Task statement –
Scan the material below for the string "picture", and copy every line where it shows up.

Object data in JSON:
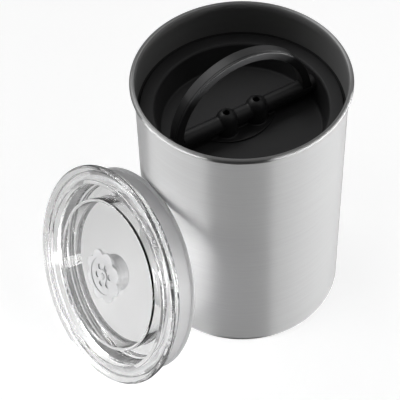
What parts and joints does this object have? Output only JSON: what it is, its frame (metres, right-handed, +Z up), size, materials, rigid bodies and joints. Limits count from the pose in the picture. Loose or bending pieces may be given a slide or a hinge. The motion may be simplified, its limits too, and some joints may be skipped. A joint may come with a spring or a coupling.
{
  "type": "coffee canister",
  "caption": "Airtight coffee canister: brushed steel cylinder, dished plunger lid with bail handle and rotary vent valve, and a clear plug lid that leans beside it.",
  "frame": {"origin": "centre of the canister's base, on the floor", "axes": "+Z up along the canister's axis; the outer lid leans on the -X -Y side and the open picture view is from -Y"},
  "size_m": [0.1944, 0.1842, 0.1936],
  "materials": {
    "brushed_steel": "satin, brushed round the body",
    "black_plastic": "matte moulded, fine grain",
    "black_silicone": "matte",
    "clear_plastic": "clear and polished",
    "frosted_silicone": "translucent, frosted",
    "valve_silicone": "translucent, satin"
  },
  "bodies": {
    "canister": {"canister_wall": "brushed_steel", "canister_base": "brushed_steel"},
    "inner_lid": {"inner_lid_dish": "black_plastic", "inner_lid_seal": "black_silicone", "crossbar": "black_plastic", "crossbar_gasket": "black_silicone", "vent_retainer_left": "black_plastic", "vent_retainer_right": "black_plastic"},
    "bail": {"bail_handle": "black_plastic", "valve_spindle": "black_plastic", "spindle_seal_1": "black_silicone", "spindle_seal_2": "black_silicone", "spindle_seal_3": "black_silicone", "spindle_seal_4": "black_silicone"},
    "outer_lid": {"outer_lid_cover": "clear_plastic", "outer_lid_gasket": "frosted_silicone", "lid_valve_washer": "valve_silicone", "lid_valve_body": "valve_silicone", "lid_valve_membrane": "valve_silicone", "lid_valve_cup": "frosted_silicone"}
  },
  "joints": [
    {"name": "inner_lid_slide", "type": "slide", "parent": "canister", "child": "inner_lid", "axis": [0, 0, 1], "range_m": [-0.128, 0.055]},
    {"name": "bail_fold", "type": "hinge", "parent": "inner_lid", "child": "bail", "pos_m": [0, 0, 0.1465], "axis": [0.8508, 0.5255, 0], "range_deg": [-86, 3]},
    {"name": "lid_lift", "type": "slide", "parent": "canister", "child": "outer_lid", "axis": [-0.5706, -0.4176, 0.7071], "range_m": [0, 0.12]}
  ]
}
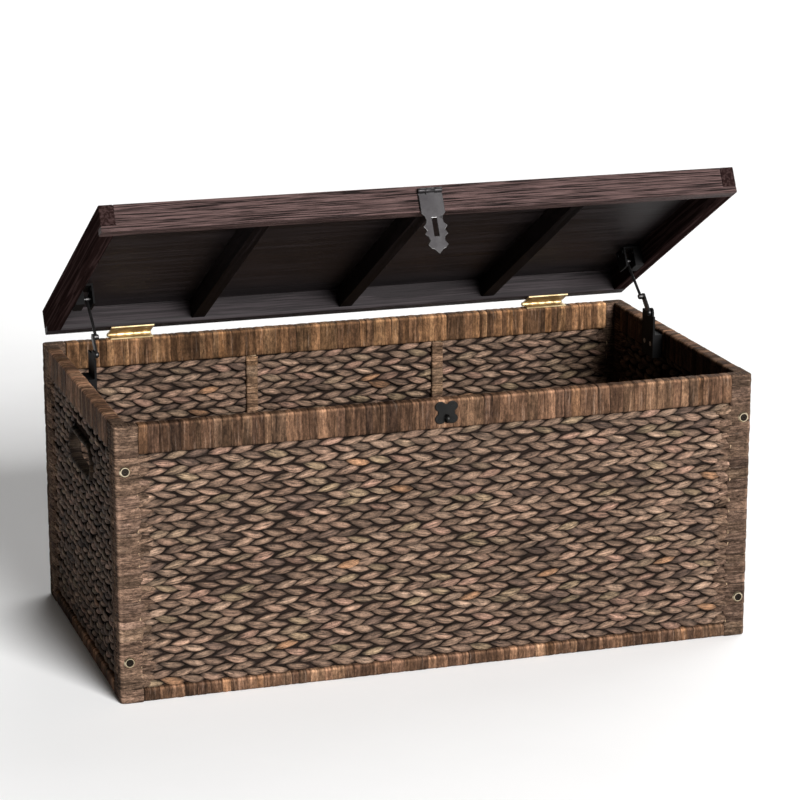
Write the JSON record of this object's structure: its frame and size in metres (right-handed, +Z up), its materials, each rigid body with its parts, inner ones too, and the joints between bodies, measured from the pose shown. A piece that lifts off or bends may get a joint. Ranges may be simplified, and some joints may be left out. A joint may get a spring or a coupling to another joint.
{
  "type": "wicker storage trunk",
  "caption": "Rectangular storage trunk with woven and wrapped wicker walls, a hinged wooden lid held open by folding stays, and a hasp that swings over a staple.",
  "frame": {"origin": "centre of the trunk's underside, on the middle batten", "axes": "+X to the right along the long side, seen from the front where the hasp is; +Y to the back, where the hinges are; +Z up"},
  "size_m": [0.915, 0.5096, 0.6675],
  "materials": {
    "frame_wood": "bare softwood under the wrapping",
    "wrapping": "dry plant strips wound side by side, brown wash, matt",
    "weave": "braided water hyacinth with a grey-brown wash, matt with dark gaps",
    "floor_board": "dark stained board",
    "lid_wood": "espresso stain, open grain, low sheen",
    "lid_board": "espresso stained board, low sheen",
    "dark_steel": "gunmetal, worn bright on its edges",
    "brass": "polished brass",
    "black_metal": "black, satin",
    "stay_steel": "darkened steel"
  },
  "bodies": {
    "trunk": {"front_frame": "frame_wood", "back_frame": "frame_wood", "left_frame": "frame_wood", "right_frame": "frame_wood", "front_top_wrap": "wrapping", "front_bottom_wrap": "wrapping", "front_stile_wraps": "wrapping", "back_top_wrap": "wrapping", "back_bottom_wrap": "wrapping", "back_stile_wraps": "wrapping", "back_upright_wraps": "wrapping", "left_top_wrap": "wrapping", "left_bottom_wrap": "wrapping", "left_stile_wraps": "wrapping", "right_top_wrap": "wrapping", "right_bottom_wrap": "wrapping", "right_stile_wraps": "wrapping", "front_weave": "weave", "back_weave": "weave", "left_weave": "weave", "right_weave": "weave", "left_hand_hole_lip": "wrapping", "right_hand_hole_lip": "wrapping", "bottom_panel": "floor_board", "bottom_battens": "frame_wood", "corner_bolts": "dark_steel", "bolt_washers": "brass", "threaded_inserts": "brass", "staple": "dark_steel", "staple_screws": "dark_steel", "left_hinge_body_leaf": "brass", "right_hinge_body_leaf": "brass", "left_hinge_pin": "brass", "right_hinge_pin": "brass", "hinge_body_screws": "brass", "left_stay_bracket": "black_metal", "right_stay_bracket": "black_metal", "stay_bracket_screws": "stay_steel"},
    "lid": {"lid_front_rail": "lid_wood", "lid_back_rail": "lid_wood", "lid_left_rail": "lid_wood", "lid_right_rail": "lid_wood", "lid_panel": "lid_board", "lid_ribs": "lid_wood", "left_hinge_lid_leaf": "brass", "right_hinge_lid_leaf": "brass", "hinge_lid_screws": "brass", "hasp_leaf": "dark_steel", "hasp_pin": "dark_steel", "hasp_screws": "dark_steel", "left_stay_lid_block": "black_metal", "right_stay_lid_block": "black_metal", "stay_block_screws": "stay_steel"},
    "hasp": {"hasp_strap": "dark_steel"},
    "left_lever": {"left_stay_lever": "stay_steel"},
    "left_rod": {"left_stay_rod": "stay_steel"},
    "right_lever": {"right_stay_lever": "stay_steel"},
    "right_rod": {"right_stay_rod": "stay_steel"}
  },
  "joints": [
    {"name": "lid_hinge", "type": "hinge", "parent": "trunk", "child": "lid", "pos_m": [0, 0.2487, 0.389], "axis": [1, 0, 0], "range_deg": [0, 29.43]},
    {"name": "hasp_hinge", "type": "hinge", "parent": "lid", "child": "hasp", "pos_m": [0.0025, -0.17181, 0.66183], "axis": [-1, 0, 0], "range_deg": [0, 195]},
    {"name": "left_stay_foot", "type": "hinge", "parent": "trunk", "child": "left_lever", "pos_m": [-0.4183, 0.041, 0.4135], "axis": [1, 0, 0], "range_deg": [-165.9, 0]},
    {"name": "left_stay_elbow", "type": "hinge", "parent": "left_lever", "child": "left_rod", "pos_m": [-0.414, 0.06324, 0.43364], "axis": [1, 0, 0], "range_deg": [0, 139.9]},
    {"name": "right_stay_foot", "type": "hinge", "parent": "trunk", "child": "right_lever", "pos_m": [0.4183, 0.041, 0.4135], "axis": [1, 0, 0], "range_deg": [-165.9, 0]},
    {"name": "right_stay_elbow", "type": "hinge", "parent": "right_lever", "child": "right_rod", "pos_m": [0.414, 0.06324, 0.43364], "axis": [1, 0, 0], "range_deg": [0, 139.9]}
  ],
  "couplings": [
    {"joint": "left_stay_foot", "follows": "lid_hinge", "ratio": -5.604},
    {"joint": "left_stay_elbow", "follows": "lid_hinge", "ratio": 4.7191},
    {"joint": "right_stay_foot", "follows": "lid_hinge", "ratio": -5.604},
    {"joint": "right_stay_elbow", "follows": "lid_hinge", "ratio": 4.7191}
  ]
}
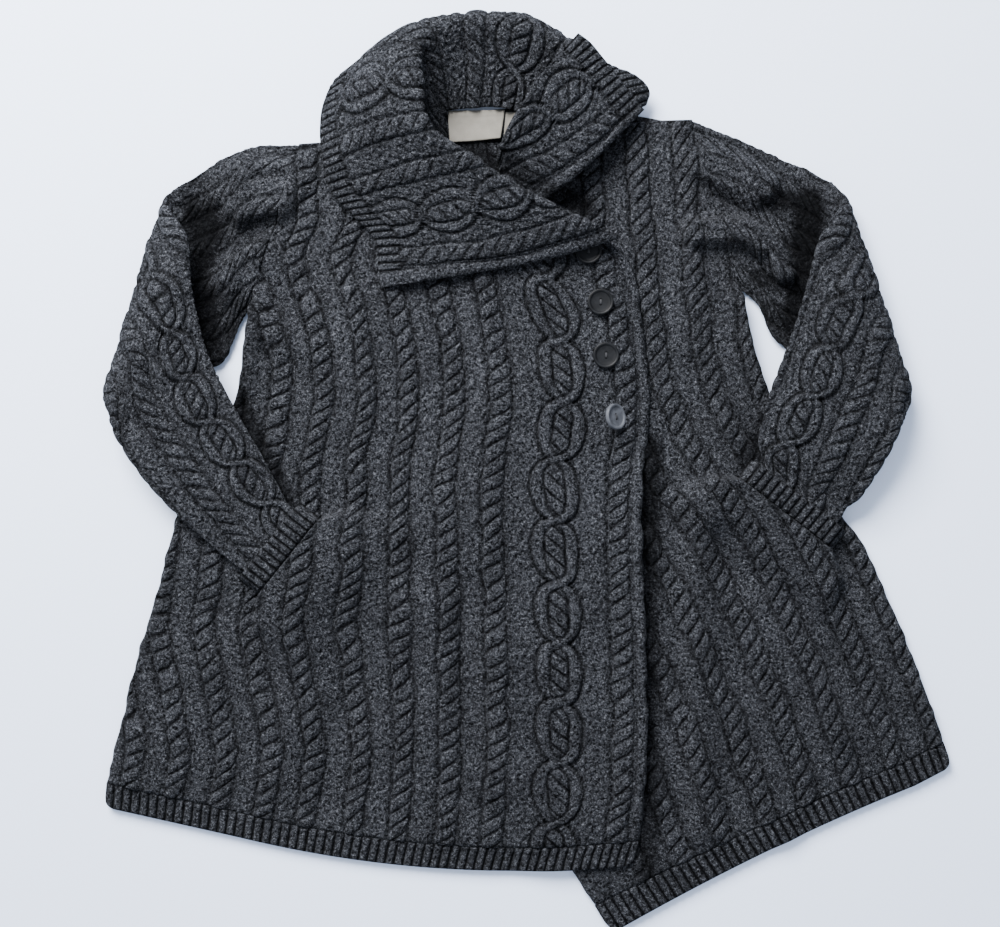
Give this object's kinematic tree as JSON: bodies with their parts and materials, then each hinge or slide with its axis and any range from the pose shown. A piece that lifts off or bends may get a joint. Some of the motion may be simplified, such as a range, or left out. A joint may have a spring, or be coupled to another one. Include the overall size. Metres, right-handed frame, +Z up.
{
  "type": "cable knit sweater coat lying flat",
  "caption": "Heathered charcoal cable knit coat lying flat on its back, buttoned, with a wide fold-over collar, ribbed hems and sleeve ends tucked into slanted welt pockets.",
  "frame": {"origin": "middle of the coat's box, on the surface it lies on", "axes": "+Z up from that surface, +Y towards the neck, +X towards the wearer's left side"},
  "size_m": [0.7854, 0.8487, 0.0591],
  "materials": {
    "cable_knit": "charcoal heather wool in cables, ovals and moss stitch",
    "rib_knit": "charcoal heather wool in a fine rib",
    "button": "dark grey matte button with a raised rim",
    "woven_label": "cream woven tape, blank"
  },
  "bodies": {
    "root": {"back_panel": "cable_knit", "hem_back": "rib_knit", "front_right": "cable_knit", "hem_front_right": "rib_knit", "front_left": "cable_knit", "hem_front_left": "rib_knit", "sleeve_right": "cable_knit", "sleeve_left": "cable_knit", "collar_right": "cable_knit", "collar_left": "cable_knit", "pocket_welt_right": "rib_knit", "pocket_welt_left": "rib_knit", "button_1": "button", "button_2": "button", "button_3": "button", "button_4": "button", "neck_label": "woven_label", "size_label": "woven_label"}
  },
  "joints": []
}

Output –
What parts and joints does this object have? Output only JSON: what it is, its frame (metres, right-handed, +Z up), size, materials, rigid bodies and joints. Limits count from the pose in the picture. Loose or bending pieces may be given a slide or a hinge. The motion may be simplified, its limits too, and some joints may be skipped. A joint may come with a spring or a coupling.
  "frame": {"origin": "centre of the canister's base, on the floor", "axes": "+Z up along the canister's axis; the outer lid leans on the -X -Y side and the open picture view is from -Y"},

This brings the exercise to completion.